Nelson Mandela, the revered South African anti-apartheid icon who spent 27 years in prison, led his country to democracy, and became its first black president, died Thursday. He was 95.
President Jacob Zuma announced Mandela’s death in a live televised address, saying South Africa “has lost its greatest son.”
“Nelson Mandela brought us together, and it is together that we bid him farewell,” he added.
President Obama called Mandela one of the most influential, courageous and profoundly good human beings on earth. The president said he had been personally inspired from a young age by Mandela and that his first political action was protest against apartheid.
“I cannot fully imagine my own life without the example Nelson Mandela set,” Obama said at the White House.
Though he was in power for only five years, Mandela was a figure of enormous moral influence the world over–a symbol of revolution, resistance and triumph over racial segregation.
He inspired a generation of activists, left celebrities and world leaders star-struck, won the Nobel Peace Prize, and raised millions for humanitarian causes.
South Africa is still bedeviled by challenges, from class inequality to political corruption to AIDS. And with Mandela’s death, it has lost a beacon of optimism.
In his jailhouse memoirs, Mandela wrote that even after spending so many years in a Spartan cell on Robben Island–with one visitor a year and one letter every six months–he still had faith in human nature.
“No one is born hating another person because of the color of his skin, or his background, or his religion,” he wrote in “Long Walk to Freedom.”
“People must learn to hate, and if they can learn to hate, they can be taught to love, for love comes more naturally to the human heart than its opposite.”
Mandela retired from public life in 2004 with the half-joking directive, “Don’t call me, I’ll call you,” and had largely stepped out of the spotlight, spending much of his time with family in his childhood village.
His health had been fragile in recent years. On Dec. 8, 2012, he was taken to a Johannesburg hospital with a lung infection and had gallstone surgery before he was released Dec. 27.
In his later years, Mandela was known to his countrymen simply as Madiba, the name of his tribe and a mark of great honor. But when he was born on July 18, 1918, he was named Rolihlahla, which translated roughly–and prophetically–to “troublemaker.”
Mandela was nine when his father died, and he was sent from his rural village to the provincial capital to be raised by a fellow chief. The first member of his family to get a formal education, he went to boarding school and then enrolled in South Africa’s elite Fort Hare University, where his activism unfurled with a student boycott.
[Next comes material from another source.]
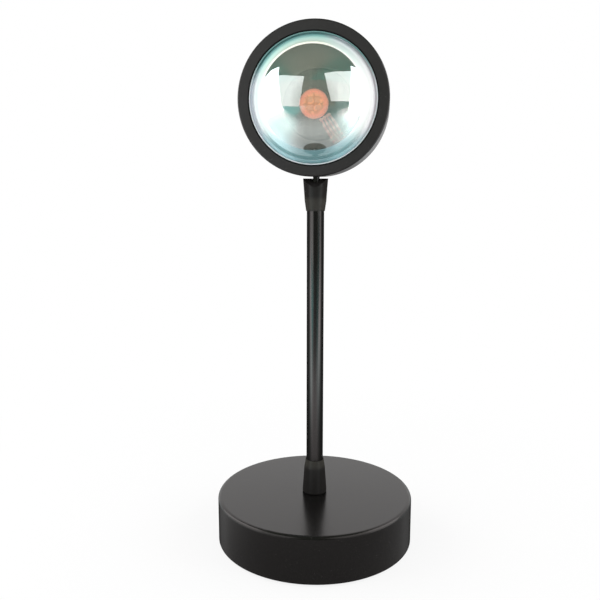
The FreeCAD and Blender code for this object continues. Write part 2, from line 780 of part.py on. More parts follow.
# ---- lens and what holds it ----
def make_dome_lens():
    sphere_radius = (lens_edge_radius ** 2 + lens_dome_height ** 2) / (2 * lens_dome_height)
    ball = Part.makeSphere(sphere_radius, Vector(0, lens_apex + sphere_radius, head_height))
    dome = ball.common(cylinder_y(sphere_radius + cut_margin, lens_apex - cut_margin, lens_flange_front))
    flange = cylinder_y(lens_flange_radius, lens_flange_front, lens_back)
    return dome.fuse(flange).removeSplitter()


def make_lens_trim_ring():
    sleeve_front = head_front + trim_sleeve_setback
    profile = [(trim_sleeve_inner_radius, sleeve_front), (trim_sleeve_outer_radius, sleeve_front),
               (trim_sleeve_outer_radius, bezel_shoulder), (lens_flange_radius, bezel_shoulder),
               (lens_flange_radius, lens_flange_front), (trim_sleeve_inner_radius, lens_flange_front)]
    return revolved_y(profile)


def make_lens_seal():
    return tube_y(seal_outer_radius, seal_inner_radius, lens_back, seal_back)


def make_lens_holder():
    # a tube inside the bezel's spigot, with a wider collar behind it in the drum's bore
    collar_front = spigot_back + 2 * seat_gap
    profile = [(holder_bore_radius, seal_back), (lens_flange_radius, seal_back),
               (lens_flange_radius, collar_front), (collar_outer_radius, collar_front),
               (collar_outer_radius, holder_back), (holder_bore_radius, holder_back)]
    return revolved_y(profile)


# ---- light source ----
def led_screw_places():
    return [polar(led_screw_spacing / 2, led_screw_angle + turn) for turn in (0, 180)]


def wire_offsets():
    middle = (led_wire_count - 1) / 2
    return [(index - middle) * led_wire_pitch for index in range(led_wire_count)]


def wire_point(distance, offset, station):
    x, z = polar(distance, led_wire_angle)
    side_x, side_z = polar(offset, led_wire_angle + 90)
    return Vector(x + side_x, station, head_height + z + side_z)


def make_led_wires():
    station = led_board_front - led_wire_radius - led_wire_lift
    wires = []
    for offset in wire_offsets():
        route = [wire_point(led_wire_start, offset, station), wire_point(led_wire_end, offset, station),
                 wire_point(led_wire_end, offset, board_front)]
        wires.append(round_wire(route, led_wire_bend, led_wire_radius))
    return Part.makeCompound(wires)


def make_mounting_plate():
    plate = cylinder_y(rear_bore_radius - seat_gap, plate_front, plate_back)
    for angle in cover_boss_angles:
        plate = plate.cut(cover_boss(angle, plate_front - cut_margin, plate_back + cut_margin, seat_gap))
    plate = plate.fuse(cylinder_y(led_board_radius, plate_boss_front, plate_front)).removeSplitter()
    holes = [(plate_screw_radius, polar(plate_screw_circle, angle)) for angle in plate_screw_angles]
    holes += [(led_screw_radius, place) for place in led_screw_places()]
    holes += [(sink_screw_radius, (side * sink_screw_x, sink_screw_z)) for side in (-1, 1)]
    holes += [(board_screw_radius, (side * standoff_x, standoff_z)) for side in (-1, 1)]
    holes += [(receiver_leg_radius, (receiver_x + leg * receiver_leg_pitch, receiver_z))
              for leg in (-1, 0, 1)]
    for radius, (x, z) in holes:
        plate = plate.cut(cylinder_y(radius + seat_gap, plate_boss_front - cut_margin,
                                     plate_back + cut_margin, x, z))
    for offset in wire_offsets():
        centre = wire_point(led_wire_end, offset, 0)
        plate = plate.cut(cylinder_y(led_wire_radius + wire_slot_margin, plate_front - cut_margin,
                                     plate_back + cut_margin, centre.x, centre.z - head_height))
    return plate


def make_plate_screws():
    screw = pan_screw(plate_screw_radius, plate_screw_head_radius, plate_screw_head_height,
                      plate_screw_length)
    return around_head(screw, plate_screw_circle, plate_screw_angles, plate_back)


def make_thermal_pad():
    pad = cylinder_y(led_board_radius, led_board_back, plate_boss_front)
    for x, z in led_screw_places():
        pad = pad.cut(cylinder_y(led_screw_radius + seat_gap, led_board_back - cut_margin,
                                 plate_boss_front + cut_margin, x, z))
    return pad


def make_led_board():
    board = cylinder_y(led_board_radius, led_board_front, led_board_back)
    for x, z in led_screw_places():
        board = board.cut(cylinder_y(led_screw_radius + seat_gap, led_board_front - cut_margin,
                                     led_board_back + cut_margin, x, z))
    return board


def make_led_board_screws():
    length = plate_front - led_board_front + plate_thickness
    screw = pan_screw(led_screw_radius, led_screw_head_radius, led_screw_head_height, length)
    return Part.makeCompound([placed(screw, Vector(x, led_board_front, head_height + z), -rearward)
                              for x, z in led_screw_places()])


def make_led_emitter():
    return cylinder_y(emitter_radius, emitter_front, led_board_front, emitter_x)


def make_led_chips():
    chips = []
    for across in (-chip_pitch / 2, chip_pitch / 2):
        for upward in (-chip_pitch / 2, chip_pitch / 2):
            chips.append(head_block((emitter_x + across, upward), (chip_size, chip_size),
                                    emitter_front - chip_thickness, emitter_front))
    return Part.makeCompound(chips)


def make_ir_receiver():
    front = plate_front - receiver_depth
    body = head_block((receiver_x, receiver_z), (receiver_width, receiver_length), front, plate_front)
    dome = cylinder_y(receiver_dome_radius, front - receiver_dome_rise, front, receiver_x, receiver_z)
    receiver = body.fuse(dome)
    for leg in (-1, 0, 1):
        receiver = receiver.fuse(cylinder_y(receiver_leg_radius, plate_front, board_front,
                                            receiver_x + leg * receiver_leg_pitch, receiver_z))
    return receiver.removeSplitter()


# ---- heat sink ----
def make_heat_sink():
    sink = block((-sink_half_width, sink_half_width), (plate_back, sink_base_back),
                 (head_height + sink_bottom, head_height + sink_top))
    for index in range(-fins_each_side, fins_each_side + 1):
        left = index * sink_fin_pitch - sink_fin_thickness / 2
        sink = sink.fuse(block((left, left + sink_fin_thickness),
                               (sink_base_back, sink_base_back + sink_fin_height),
                               (head_height + sink_bottom, head_height + sink_top)))
    sink = sink.removeSplitter()
    room = cylinder_y(rear_bore_radius - sink_base_thickness, plate_back, cover_front)
    sink = sink.common(room)
    for side in (-1, 1):
        sink = sink.cut(cylinder_y(sink_screw_radius + seat_gap, plate_back - cut_margin,
                                   cover_front, side * sink_screw_x, sink_screw_z))
    for x, z in led_screw_places():
        sink = sink.cut(cylinder_y(led_screw_radius + seat_gap, plate_back - cut_margin,
                                   sink_base_back - seat_gap, x, z))
    return sink


def make_heat_sink_screws():
    length = sink_base_thickness + plate_thickness
    screw = pan_screw(sink_screw_radius, sink_screw_head_radius, sink_screw_head_height, length)
    return Part.makeCompound([placed(screw, Vector(side * sink_screw_x, sink_base_back,
                                                   head_height + sink_screw_z), rearward)
                              for side in (-1, 1)])


# ---- controller ----
def make_controller_board():
    board = block((-board_width / 2, board_width / 2), (board_front, board_back),
                  (head_height + board_bottom, head_height + board_top))
    for side in (-1, 1):
        board = board.cut(cylinder_y(board_screw_radius + seat_gap, board_front - cut_margin,
                                     board_back + cut_margin, side * standoff_x, standoff_z))
    return board


def make_controller_parts():
    chip = head_block((chip_x, component_z), (chip_block[0], chip_block[2]),
                      board_back, board_back + chip_block[1])
    coil = cylinder_y(coil_radius, board_back, board_back + coil_depth, coil_x, component_z)
    capacitor = cylinder_y(capacitor_radius, board_back, board_back + capacitor_depth,
                           capacitor_x, component_z)
    socket = head_block((0, socket_z), (socket_block[0], socket_block[2]),
                        board_back, board_back + socket_block[1])
    return Part.makeCompound([chip, coil, capacitor, socket])


def make_board_standoffs():
    posts = []
    for side in (-1, 1):
        post = cylinder_y(standoff_radius, plate_back, board_front, side * standoff_x, standoff_z)
        hole = cylinder_y(board_screw_radius + running_gap, plate_back - cut_margin,
                          board_front + cut_margin, side * standoff_x, standoff_z)
        posts.append(post.cut(hole))
    return Part.makeCompound(posts)


def make_board_screws():
    screw = pan_screw(board_screw_radius, board_screw_head_radius, board_screw_head_height,
                      board_screw_length)
    return Part.makeCompound([placed(screw, Vector(side * standoff_x, board_back,
                                                   head_height + standoff_z), rearward)
                              for side in (-1, 1)])


def make_head_lead():
    landing = head_height + board_bottom + head_lead_rise
    route = [Vector(0, head_lead_y, drum_underside + head_lead_start), Vector(0, head_lead_y, landing),
             Vector(0, board_front, landing)]
    return both_cores(route, board_front - head_lead_y - running_gap)


# ---- write every sub-part ----
nodes = {
    "base_shell": make_base_shell(),
    "base_plate": make_base_plate(),
    "foot_pad": make_foot_pad(),
    "ballast_weight": make_ballast_weight(),
    "base_screws": make_base_screws(),
    "cable_gland": make_cable_gland(),
    "lead_connector": make_lead_connector(),
    "stem_lead": make_stem_lead(),
    "stem_tube": make_stem_tube(),
    "stem_washer": make_stem_washer(),
    "stem_nut": make_stem_nut(),
    "lower_ferrule": make_lower_ferrule(),
    "swivel_washer": make_swivel_washer(),
    "swivel_retaining_ring": make_swivel_retaining_ring(),
    "upper_ferrule": make_upper_ferrule(),
    "pivot_screw": make_pivot_screw(),
    "pivot_nut": make_pivot_nut(),
    "pivot_washers": make_pivot_washers(),
    "hinge_tongue": make_hinge_tongue(),
    "tongue_screws": make_tongue_screws(),
    "head_housing": make_head_housing(),
    "front_bezel": make_front_bezel(),
    "rear_cover": make_rear_cover(),
    "rear_cover_screws": make_rear_cover_screws(),
    "dome_lens": make_dome_lens(),
    "lens_trim_ring": make_lens_trim_ring(),
    "lens_seal": make_lens_seal(),
    "lens_holder": make_lens_holder(),
    "mounting_plate": make_mounting_plate(),
    "plate_screws": make_plate_screws(),
    "thermal_pad": make_thermal_pad(),
    "led_board": make_led_board(),
    "led_board_screws": make_led_board_screws(),
    "led_emitter": make_led_emitter(),
    "led_chips": make_led_chips(),
    "led_wires": make_led_wires(),
    "ir_receiver": make_ir_receiver(),
    "heat_sink": make_heat_sink(),
    "heat_sink_screws": make_heat_sink_screws(),
    "controller_board": make_controller_board(),
    "controller_parts": make_controller_parts(),
    "board_standoffs": make_board_standoffs(),
    "board_screws": make_board_screws(),
    "head_lead": make_head_lead(),
}

os.makedirs("parts", exist_ok=True)
for name, shape in nodes.items():
    shape.exportStep("parts/" + name + ".step")
    print(name, len(shape.Solids), "solid(s)", round(shape.Volume, 1), "mm3", "valid", shape.isValid())
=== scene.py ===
import math

import bmesh
import bpy
import numpy as np
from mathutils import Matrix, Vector


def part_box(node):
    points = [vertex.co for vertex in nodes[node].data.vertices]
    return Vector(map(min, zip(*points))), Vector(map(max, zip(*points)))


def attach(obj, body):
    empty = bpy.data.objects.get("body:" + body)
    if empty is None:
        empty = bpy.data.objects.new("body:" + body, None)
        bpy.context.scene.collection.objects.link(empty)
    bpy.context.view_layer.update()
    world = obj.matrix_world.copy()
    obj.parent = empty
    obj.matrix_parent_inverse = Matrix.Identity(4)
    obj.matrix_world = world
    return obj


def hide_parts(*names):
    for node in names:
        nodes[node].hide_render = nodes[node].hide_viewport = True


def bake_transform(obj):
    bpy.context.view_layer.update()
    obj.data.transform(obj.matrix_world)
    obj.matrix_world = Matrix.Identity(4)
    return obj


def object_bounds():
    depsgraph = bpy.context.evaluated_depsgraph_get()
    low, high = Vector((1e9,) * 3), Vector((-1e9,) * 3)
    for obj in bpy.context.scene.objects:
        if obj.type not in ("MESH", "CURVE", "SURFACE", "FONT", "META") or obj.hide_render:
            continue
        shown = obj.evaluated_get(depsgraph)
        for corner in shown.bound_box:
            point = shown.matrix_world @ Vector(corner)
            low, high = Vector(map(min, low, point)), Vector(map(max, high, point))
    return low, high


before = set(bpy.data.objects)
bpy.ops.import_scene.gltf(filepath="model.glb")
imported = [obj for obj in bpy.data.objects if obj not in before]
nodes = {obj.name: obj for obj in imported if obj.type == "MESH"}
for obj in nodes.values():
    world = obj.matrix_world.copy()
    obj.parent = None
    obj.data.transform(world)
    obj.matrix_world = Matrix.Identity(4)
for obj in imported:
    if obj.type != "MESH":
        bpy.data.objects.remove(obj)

# Sunset projection lamp. Metres, +Z up, the head looks along -Y. Lengths in the dictionaries are
# millimetres where a name ends in Mm, and metres elsewhere. Texture scales are cells per metre.

cadLow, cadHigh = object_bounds()
scene = bpy.context.scene
mm = 0.001
housingLow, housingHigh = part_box("head_housing")
headAxis = (housingLow.z + housingHigh.z) / 2     # height of the drum's axis above the table
print("frame loaded:", len(nodes), "nodes, head axis at", round(headAxis, 4))


def addObject(name, data):
    made = bpy.data.objects.new(name, data)
    scene.collection.objects.link(made)
    return made


cameraSet = {
    "distance": 0.3542,  # from the stem's axis
    "turn": 5.5,         # degrees round to the lamp's left
    "height": 0.1848,
    "pitch": 9.53,       # degrees down
    "yaw": 1.228,        # degrees to the left, so the stem stands right of the middle
    "focalMm": 43.12,
    "sensorMm": 36,
    "sees": (0.01, 30),  # nearest and farthest point
}


def makeCamera(s):
    turn = math.radians(s["turn"])
    data = bpy.data.cameras.new("camera")
    data.lens = s["focalMm"]
    data.sensor_width = s["sensorMm"]
    data.clip_start, data.clip_end = s["sees"]
    camera = addObject("camera", data)
    camera.location = (s["distance"] * math.sin(turn), -s["distance"] * math.cos(turn), s["height"])
    camera.rotation_euler = (math.radians(90 - s["pitch"]), 0, turn + math.radians(s["yaw"]))
    scene.camera = camera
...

As a young law scholar, he joined the resurgent African National Congress just a few years before the National Party–controlled by the Afrikaners, the descendants of Dutch and French settlers–came to power on a platform of apartheid, in which the government enforced racial segregation and stripped non-whites of economic and political power.
As an ANC leader, Mandela advocated peaceful resistance against government discrimination and oppression–until 1961, when he launched a military wing called Spear of the Nation and a campaign of sabotage.
The next year, he was arrested and soon hit with treason charges. At the opening of his trial in 1964, he said his adoption of armed struggle was a last resort born of bloody crackdowns by the government.
“Fifty years of non-violence had brought the African people nothing but more and more repressive legislation and fewer and fewer rights,” he said from the dock.
“I have cherished the ideal of a democratic and free society in which all persons live together in harmony and with equal opportunities. It is an ideal for which I hope to live and achieve. But if needs be, it is an ideal for which I am prepared to die.”
He was sentenced to life in prison and sent to Robben Island. As inmate No. 466/64, he slept on the floor of a six-foot-wide cell, did hard labor in a quarry, organized fellow prisoners–and earned a law degree by correspondence.